Moe, of course, witnessed the bullet strike. Captain I. B. Webster of the 10th Kentucky Infantry reported seeing Whitaker arrive at the aid station seeking treatment. Webster’s description can be found in the National Tribune of July 2nd, 1891. Neither man mentions Whitaker being drunk – in fact. they speak highly of him. Whitaker was prominent later in the fight, trying to rally Federal units as they fell back; Captain William Boyd of the 84th Indiana describes an encounter with the general at about 5:00 p.m. in which Whitaker ordered Boyd to rally his regiment. Boyd’s memoir is among the more candid – even sarcastic – recollections of the fight, and he overlooked few chances to take a verbal swipe at a superior. He does not do so at Whitaker’s expense, however.

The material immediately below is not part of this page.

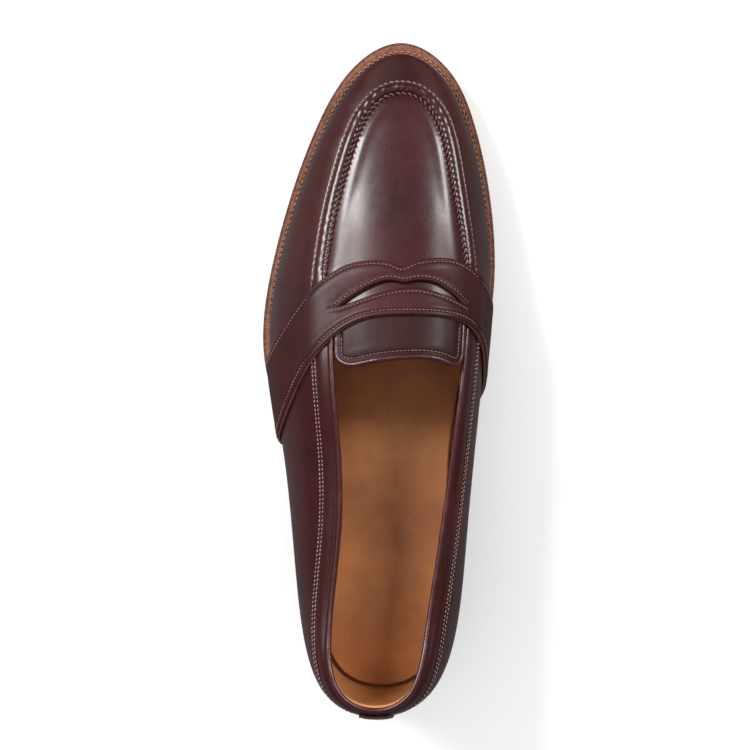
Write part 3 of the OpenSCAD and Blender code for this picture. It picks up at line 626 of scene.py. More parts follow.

Dolton is an interesting character in his own right. After the war he became a bit obsessed with researching Horseshoe Ridge. He was a surveyor, and at one point he surveyed the Ridge over a period of several weeks. One of his maps appears in an issue of Confederate Veteran, while more appear in the lesser-known American Tribune (a rival veterans’ newspaper to the National Tribune.) He collected a great deal of primary source material on the battle, which, sadly, has not yet been discovered.
However, he also left a series of letters home, which the family retains, and which were published in 2003 as “The Path of Patriotism.” From these writings, we get a much clearer sense of George E. Dolton. A good soldier, contientious, and definitely down on drunkeness. He often criticised his messmates for their indulgence.
Interestingly enough, he does not mention Whitaker at all in his contemporary recounting of the battle, though he does cover the fight in some detail. This is not so surprising. Dolton belonged to the Second Brigade, while Whitaker commanded the First, and Dolton’s commander was Colonel John G. Mitchell. Moreover, Dolton’s battery was posted at the far end of the Union line, as far away from Whitaker’s forces as possible. It would have been unlikely for Whitaker to spend much time that far west.
There is no question that Whitaker was not above taking a drink, of course. Charles Dana reported him to Washington a few weeks later for being drunk at Brown’s Ferry. alas, this is not a first-hand account from Dana – Dana was not present at the time – but it is suggestive.
Cozzens repeats the accusations against Whitaker in his book on Chattanooga – “The Shipwreck Of Their Hopes” – describing the Kentuckian as ‘very drunk’ during the fighting on Lookout Mountain, but frankly, the evidence he uses there is even thinner than Dolton’s.
As for Horseshoe Ridge, I don’t really buy Dolton’s tale. The real moral of the story might be to beware using sensationalistic accusations made long after the fact without some supporting evidence – which is good advice for any historian, I think.